I've been using Docker a lot recently when setting up our Linux main server. If you've never used it is, I highly recommend it. It is a way of compartmentising your software. You run software in its own docker containers, they share the same machine, but are isolated from each other, can have different versions of common dependancies (like dlls).

Its like have lots of VMs running, without the massive overhead of running virtual machines.

It's built on Linux kernel features that allow processes to be isolated from each other (having their own network stack, etc) and union file systems that isolate the file systems efficiently from each other.

https://www.docker.com/whatisdocker/

Microsoft Windows really needs this. Every client I've worked with ends up having loads of Windows servers, all running at 1% utilisation, just so everything is isolated, and that one version of SQL Server won't break another version, or that the latest version of the C++ runtime breaks a product you bought 3 years ago ...
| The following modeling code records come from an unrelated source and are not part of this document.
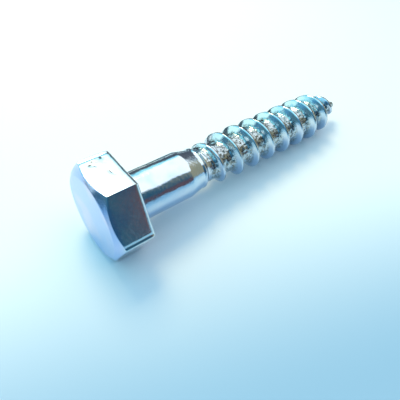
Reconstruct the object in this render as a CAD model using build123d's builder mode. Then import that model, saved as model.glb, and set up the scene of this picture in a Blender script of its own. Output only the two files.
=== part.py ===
"""A hex head lag screw: one solid, lying as it comes to rest on a table.

Lengths are in millimetres. The origin is where the shank's axis meets the bearing face under the head.
The screw points along +X and dips towards its tip, because the head props it up.
"""

import os
from math import asin, atan2, ceil, cos, hypot, radians, sin, tan

from build123d import *

# Head
HEAD_ACROSS_FLATS = 17.0
HEAD_HEIGHT = 7.0
HEAD_RIM_D = 15.6  # round flat left on the end face by the chamfer
HEAD_CHAMFER_DEG = 32.0
HEAD_EDGE_R = 0.35  # worn corners of the hexagon and of its bearing side
UNDER_HEAD_FLARE = 0.25

# Shank, and the short taper from it to the thread
SHANK_D = 9.5
SHANK_LENGTH = 11.9
SHOULDER_D = 8.3
SHOULDER_X = 15.6
ROOT_X = 17.0

# Coarse wood thread
THREAD_D = 9.96
ROOT_D = 7.0
PITCH = 4.5
FLANK_DEG = 30.0  # each side of the ridge, from the radius
CREST_WIDTH = 0.4
CREST_UP_X = 18.47  # where the crest crosses the line of the top flat
RUN_IN_X = 15.0  # the ridge starts to rise out of the taper here
FULL_THREAD_X = 22.0

# Gimlet point
POINT_X = 48.0
CREST_END_X = 58.6
CREST_BLUNTNESS = 2.3  # how late the crest falls away on the point: 1 is a cone, 2 a parabola
NUB_X = 58.2
NUB_D = 1.3
TIP_X = 58.7

# How the ridge is built: steps in each turn, and how far its foot and its ends are sunk in the core
STATIONS = 10
FOOT = 0.85
SUNK = 0.93

# The core's outline from the shank to the tip, as distance along the axis and radius
OUTLINE = [
    (SHANK_LENGTH, SHANK_D / 2),
    (SHOULDER_X, SHOULDER_D / 2),
    (ROOT_X, ROOT_D / 2),
    (POINT_X, ROOT_D / 2),
    (NUB_X, NUB_D / 2),
    (TIP_X, 0),
]


def core_radius(x):
    """Radius of the core at distance x along the axis."""
    if x <= SHANK_LENGTH:
        return SHANK_D / 2
    for (x0, r0), (x1, r1) in zip(OUTLINE, OUTLINE[1:]):
        if x <= x1:
            return r0 + (r1 - r0) * (x - x0) / (x1 - x0)
    return 0


def crest_radius(x):
    """Radius of the thread's crest: it rises on the taper, runs level, and rounds off on the point."""
    full = THREAD_D / 2
    start = SUNK * core_radius(RUN_IN_X)
    if x < FULL_THREAD_X:
        level = start + (full - start) * (x - RUN_IN_X) / (FULL_THREAD_X - RUN_IN_X)
    elif x < POINT_X:
        level = full
    else:
        level = full * (1 - min(1, (x - POINT_X) / (CREST_END_X - POINT_X)) ** CREST_BLUNTNESS)
    return max(level, SUNK * core_radius(x))


def dip_on_crest(x):
    """How far the axis dips when the head's worn edge and the crest at distance x both touch the table."""
    drop = HEAD_ACROSS_FLATS / 2 - HEAD_EDGE_R - crest_radius(x)
    run = x + CREST_WIDTH / 2 + HEAD_EDGE_R
    return atan2(drop, run) + asin(HEAD_EDGE_R / hypot(drop, run))


# The screw comes down on the first crest below the axis that reaches the table
crests_below = [CREST_UP_X + PITCH * (turn + 0.5) for turn in range(ceil((TIP_X - CREST_UP_X) / PITCH))]
TILT = min(dip_on_crest(x) for x in crests_below)

axis_dir = (cos(TILT), 0, -sin(TILT))
screw_axis = Axis((0, 0, 0), axis_dir)
# Across the screw at the bearing face, and along it through the middle of the top flat
across = Plane(origin=(0, 0, 0), x_dir=(0, 1, 0), z_dir=axis_dir)
along = Plane(origin=(0, 0, 0), x_dir=axis_dir, z_dir=(0, -1, 0))


def on_screw(x, radius, turned):
    """A point at distance x along the axis, turned from the top flat by an angle in degrees."""
    angle = radians(turned)
    return along.from_local_coords(Vector(x, radius * cos(angle), radius * sin(angle)))


def ridge_section(x):
    """The four corners of the ridge where its crest is at distance x: foot, crest, crest, foot."""
    turned = 360 * (x - CREST_UP_X) / PITCH
    crest = crest_radius(x)
    foot = FOOT * core_radius(x)
    half_crest = CREST_WIDTH / 2
    half_foot = half_crest + (crest - foot) * tan(radians(FLANK_DEG))
    return [
        on_screw(x - half_foot, foot, turned),
        on_screw(x - half_crest, crest, turned),
        on_screw(x + half_crest, crest, turned),
        on_screw(x + half_foot, FOOT * core_radius(x + half_foot), turned),
    ]


def ridge_piece(start, end):
    """A length of the ridge, between helical lines through the corners of its sections."""
    sections = [ridge_section(start + (end - start) * i / STATIONS) for i in range(STATIONS + 1)]
    steps = [i / STATIONS for i in range(STATIONS + 1)]
    # Each line leaves and arrives in the helix's own direction, so that the pieces run on smoothly
    small = PITCH / 1000
    headings = []
    for x in (start, end):
        pairs = zip(ridge_section(x - small), ridge_section(x + small))
        headings.append([(after - before) * (end - start) / (2 * small) for before, after in pairs])
    lines = [
        Edge.make_spline(list(points), tangents=ways, parameters=steps, scale=False)
        for points, ways in zip(zip(*sections), zip(*headings))
    ]
    sides = [Face.make_surface_from_curves(lines[i - 1], lines[i]) for i in range(4)]
    ends = [Face(Wire.make_polygon(sections[i])) for i in (0, -1)]
    return Solid(Shell(sides + ends))


ridge_end = NUB_X - CREST_WIDTH / 2  # sunk in the nub
turns = ceil((ridge_end - RUN_IN_X) / PITCH)
piece_length = (ridge_end - RUN_IN_X) / turns
ridge = [
    ridge_piece(RUN_IN_X + turn * piece_length, RUN_IN_X + (turn + 1) * piece_length)
    for turn in range(turns)
]

with BuildPart() as lag_screw:
    # Hexagon head with a flat on top and below
    with BuildSketch(across):
        RegularPolygon(radius=HEAD_ACROSS_FLATS / 2, side_count=6, major_radius=False)
    head = extrude(amount=-HEAD_HEIGHT)
    bearing_edges = lag_screw.faces().sort_by(screw_axis)[-1].edges()
    corner_edges = lag_screw.edges().filter_by(screw_axis)
    fillet(bearing_edges + corner_edges, radius=HEAD_EDGE_R)
    # Chamfer that leaves a round flat on the end face
    reach = HEAD_ACROSS_FLATS
    with BuildSketch(along):
        with BuildLine():
            Polyline(
                (-HEAD_HEIGHT, HEAD_RIM_D / 2),
                (-HEAD_HEIGHT + reach * tan(radians(HEAD_CHAMFER_DEG)), HEAD_RIM_D / 2 + reach),
                (-HEAD_HEIGHT, HEAD_RIM_D / 2 + reach),
                close=True,
            )
        make_face()
    revolve(axis=screw_axis, mode=Mode.SUBTRACT)
    # Shank, taper, core and point in one turned outline
    with BuildSketch(along):
        with BuildLine():
            Polyline((-HEAD_HEIGHT / 2, 0), (-HEAD_HEIGHT / 2, SHANK_D / 2), *OUTLINE, close=True)
        make_face()
    revolve(axis=screw_axis)
    under_head = lag_screw.edges().filter_by(GeomType.CIRCLE).sort_by_distance((0, 0, 0))[0]
    chamfer(under_head, length=UNDER_HEAD_FLARE)
    # The thread
    add(ridge)

os.makedirs("parts", exist_ok=True)
lag_screw.part.label = "lag_screw"
export_step(lag_screw.part, "parts/lag_screw.step")
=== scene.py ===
"""Looks for the lag screw: bright zinc plate on steel, lying on a white table.

The scene is in metres in the part's own frame. The origin is where the shank's axis meets the bearing face,
+X runs from the head to the tip and +Z is up. The screw's own sizes are in millimetres.
"""

from math import asin, atan2, ceil, cos, hypot, radians, sin, tan

import bpy
import numpy as np
from mathutils import Euler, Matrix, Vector, noise


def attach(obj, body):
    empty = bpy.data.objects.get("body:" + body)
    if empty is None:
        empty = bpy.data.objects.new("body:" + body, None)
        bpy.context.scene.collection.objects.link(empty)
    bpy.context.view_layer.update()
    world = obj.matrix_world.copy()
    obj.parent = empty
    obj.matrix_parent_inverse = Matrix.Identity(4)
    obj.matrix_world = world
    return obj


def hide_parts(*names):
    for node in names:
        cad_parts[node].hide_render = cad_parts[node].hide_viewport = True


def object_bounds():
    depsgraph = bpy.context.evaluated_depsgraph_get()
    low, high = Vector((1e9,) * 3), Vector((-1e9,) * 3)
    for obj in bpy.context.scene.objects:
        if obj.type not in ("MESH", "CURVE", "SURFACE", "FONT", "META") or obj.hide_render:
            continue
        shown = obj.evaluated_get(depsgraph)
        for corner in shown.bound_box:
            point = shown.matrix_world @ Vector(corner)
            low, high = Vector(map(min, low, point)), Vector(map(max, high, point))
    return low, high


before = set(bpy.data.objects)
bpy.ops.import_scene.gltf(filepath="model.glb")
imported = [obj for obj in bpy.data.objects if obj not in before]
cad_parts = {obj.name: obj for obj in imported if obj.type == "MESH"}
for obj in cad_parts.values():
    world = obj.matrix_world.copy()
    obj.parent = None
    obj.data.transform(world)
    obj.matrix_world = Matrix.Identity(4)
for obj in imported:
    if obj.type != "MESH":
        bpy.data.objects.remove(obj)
CAD_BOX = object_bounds()

MM = 0.001

# Sizes of the screw in millimetres, as in the part's source
HEAD_ACROSS_FLATS = 17.0
HEAD_HEIGHT = 7.0
HEAD_RIM_D = 15.6
HEAD_CHAMFER_DEG = 32.0
HEAD_EDGE_R = 0.35
UNDER_HEAD_FLARE = 0.25
SHANK_D = 9.5
SHANK_LENGTH = 11.9
SHOULDER_D = 8.3
SHOULDER_X = 15.6
ROOT_X = 17.0
THREAD_D = 9.96
ROOT_D = 7.0
PITCH = 4.5
FLANK_DEG = 30.0
CREST_WIDTH = 0.4
CREST_UP_X = 18.47
RUN_IN_X = 15.0
FULL_THREAD_X = 22.0
POINT_X = 48.0
CREST_END_X = 58.6
CREST_BLUNTNESS = 2.3
NUB_X = 58.2
NUB_D = 1.3
TIP_X = 58.7
SUNK = 0.93

# A hexagon's side spans this angle, and its first corner lies half of that from the middle of the top flat
HEX_SIDE_DEG = 60
HEX_CORNER_DEG = 30

# Worn head: reach of its rounded edges, radius of its sharper corners, and the corners that are worn most
CHAMFER_EDGE = 0.12
BEARING_EDGE = 0.8
SHARP_CORNER_R = 0.15
WORN_CORNERS_DEG = (90, 270, 330)

# Ragged edge on the head's bearing side: depth, size, slice of the noise, and where it starts and is full
BURR = 0.12
BURR_SIZE = 0.7
BURR_SLICE = 3
BURR_X = (-0.7, -0.1)
BURR_RADIUS = (7.6, 8.2)

# Lip where the taper ends: height, peak, start and end, and how much higher than the root it ends
LIP = 0.1
LIP_X = SHOULDER_X - 0.2
LIP_START_X = LIP_X - 0.5
LIP_END_X = SHOULDER_X + 0.4
AFTER_LIP = 0.25

# The ridge's soft foot, the turns of it that can reach one point, and a depth at which it is out of sight
RIDGE_SOFTNESS = 0.12
NEAR_TURNS = (-1, 0, 1)
SUNK_DEEP = 3

# The point is worn on one side: depth, where that starts and is full, and the side
POINT_WORN = 0.6
POINT_WORN_X = (46, 55.5)
POINT_WORN_DEG = 40

# Thin rings pressed in ahead of the first turn, which starts near this distance
RING_BACK = (0.85, 1.4, 1.95)
RING_HEIGHT = (0.2, 0.16, 0.12)
RING_WIDTH = 0.15
FIRST_TURN_X = 17.5

# The seam that rolling left along the crest
SEAM_DEPTH = 0.07
SEAM_OFFSET = 0.08
SEAM_WIDTH = 0.09
SEAM_START_X = (18, 20)
SEAM_CLOSED_X = (40, 30)

# Grain of the drawn shank, waves in the crests, and pebbles and grit in the roots: height and size
SHANK_GRAIN = 0.01
GRAIN_SIZE = 0.34
CREST_WAVE = 0.03
WAVE_SIZE = (2.4, 1.6, 1.6)
ROOT_PEBBLE = 0.11
PEBBLE_SIZE = 0.62
PEBBLE_SHIFT = (7, 0, 0)
ROOT_GRIT = 0.03
ROOT_RISE = (0.1, 0.7)
ROOT_START_X = (ROOT_X - 0.8, ROOT_X + 0.6)

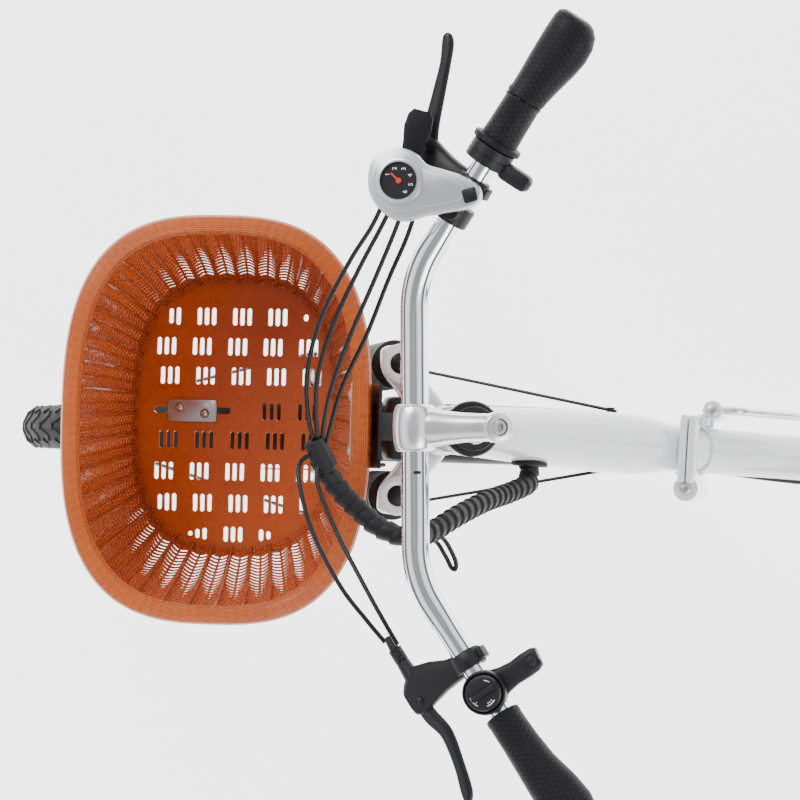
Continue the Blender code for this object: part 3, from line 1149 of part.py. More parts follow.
# ---------------------------------------------------------------- rear stand
def build_stand():
    """A U-shaped stand on the ends of the rear axle: it swings up behind the wheel."""
    stand_axis = pivot("stand_axis", REAR_AXLE)
    bar_radius = 0.006
    reach_ahead = math.sqrt(STAND_REACH**2 - (REAR_AXLE.z - bar_radius) ** 2)
    foot = Vector((REAR_AXLE.x - reach_ahead, 0, bar_radius))
    plates = []
    for side in (-1, 1):
        eye = rod("eye", REAR_AXLE + RIGHT * side * 0.0798, REAR_AXLE + RIGHT * side * 0.0845, 0.0175, sides=12)
        plates.append(eye)
    half_width = 0.125
    line = [REAR_AXLE - RIGHT * 0.0835 - Vector((0.003, 0, 0.0120))]
    line += [REAR_AXLE.lerp(foot, 0.25) - RIGHT * 0.096, REAR_AXLE.lerp(foot, 0.90) - RIGHT * half_width]
    line += [foot - RIGHT * (half_width - 0.012)]
    line += [Vector((p.x, -p.y, p.z)) for p in reversed(line)]
    stand = tube("rear_stand", line, bar_radius, resolution=2)
    combine(stand, plates)
    cut(stand, [rod("bore", REAR_AXLE - RIGHT * 0.1, REAR_AXLE + RIGHT * 0.1, 0.0066, sides=10)])
    finish(stand, BLACK_METAL, stand_axis)


# ---------------------------------------------------------------- assembly
build_wheels()
build_rear_frame()
build_front_frame()
build_latch()
build_fork()
build_fender("front_fender", FRONT_AXLE, -3, 128, suspension_axis, (8, 112), 0.0875)
build_fender("rear_fender", REAR_AXLE, -12, 148, None, (20, 80), 0.0755)
build_stem_and_bar()
build_grips()
build_lever(1, 0.232, 0.052, RIGHT_BLADE)
build_lever(-1, 0.222, 0.058, LEFT_BLADE)
build_shifter()
build_switch()
build_harness()
build_basket()
build_seat()
build_cranks()
build_pedals()
build_chain()
build_derailleur()
build_freewheel()
build_rear_brake()
build_stand()

steering_axis.rotation_quaternion = Quaternion(UP_AXIS, STEER_AT_REST)
cockpit_axis.rotation_quaternion = Quaternion(UP_AXIS, BAR_TWIST)
bpy.context.view_layer.update()
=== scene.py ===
"""The look of the folding electric bicycle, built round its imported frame. Metres, +Z up, heading -X."""

import math

import bmesh
import bpy
from mathutils import Matrix, Quaternion, Vector


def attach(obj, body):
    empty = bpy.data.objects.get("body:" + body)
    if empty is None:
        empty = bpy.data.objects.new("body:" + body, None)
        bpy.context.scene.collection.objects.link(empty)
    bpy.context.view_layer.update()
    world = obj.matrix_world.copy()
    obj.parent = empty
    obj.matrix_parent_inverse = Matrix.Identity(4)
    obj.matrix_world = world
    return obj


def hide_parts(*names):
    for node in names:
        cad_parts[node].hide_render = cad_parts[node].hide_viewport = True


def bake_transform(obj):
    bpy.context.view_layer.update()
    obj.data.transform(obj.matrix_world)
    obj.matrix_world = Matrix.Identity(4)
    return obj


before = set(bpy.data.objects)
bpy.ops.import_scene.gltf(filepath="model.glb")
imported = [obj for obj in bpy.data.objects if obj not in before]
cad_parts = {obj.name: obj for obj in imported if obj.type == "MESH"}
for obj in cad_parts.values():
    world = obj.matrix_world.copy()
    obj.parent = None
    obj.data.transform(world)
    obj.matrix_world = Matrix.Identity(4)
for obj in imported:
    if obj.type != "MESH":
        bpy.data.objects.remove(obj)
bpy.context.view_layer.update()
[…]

Unfortunately the Win32 API doesn't have the features to implement it presently, and the Jobs API that looked like it could be the way to go, seems recently to have been depreciated and not fully supported in each version of the OS (just search stack overflow for all the problems).

Lets hope Microsoft feel the pressure from Linux on this, but they probably too busy relaunching Bing or rebranding Windows Phone 7.5 Embedded Mobile CE to notice.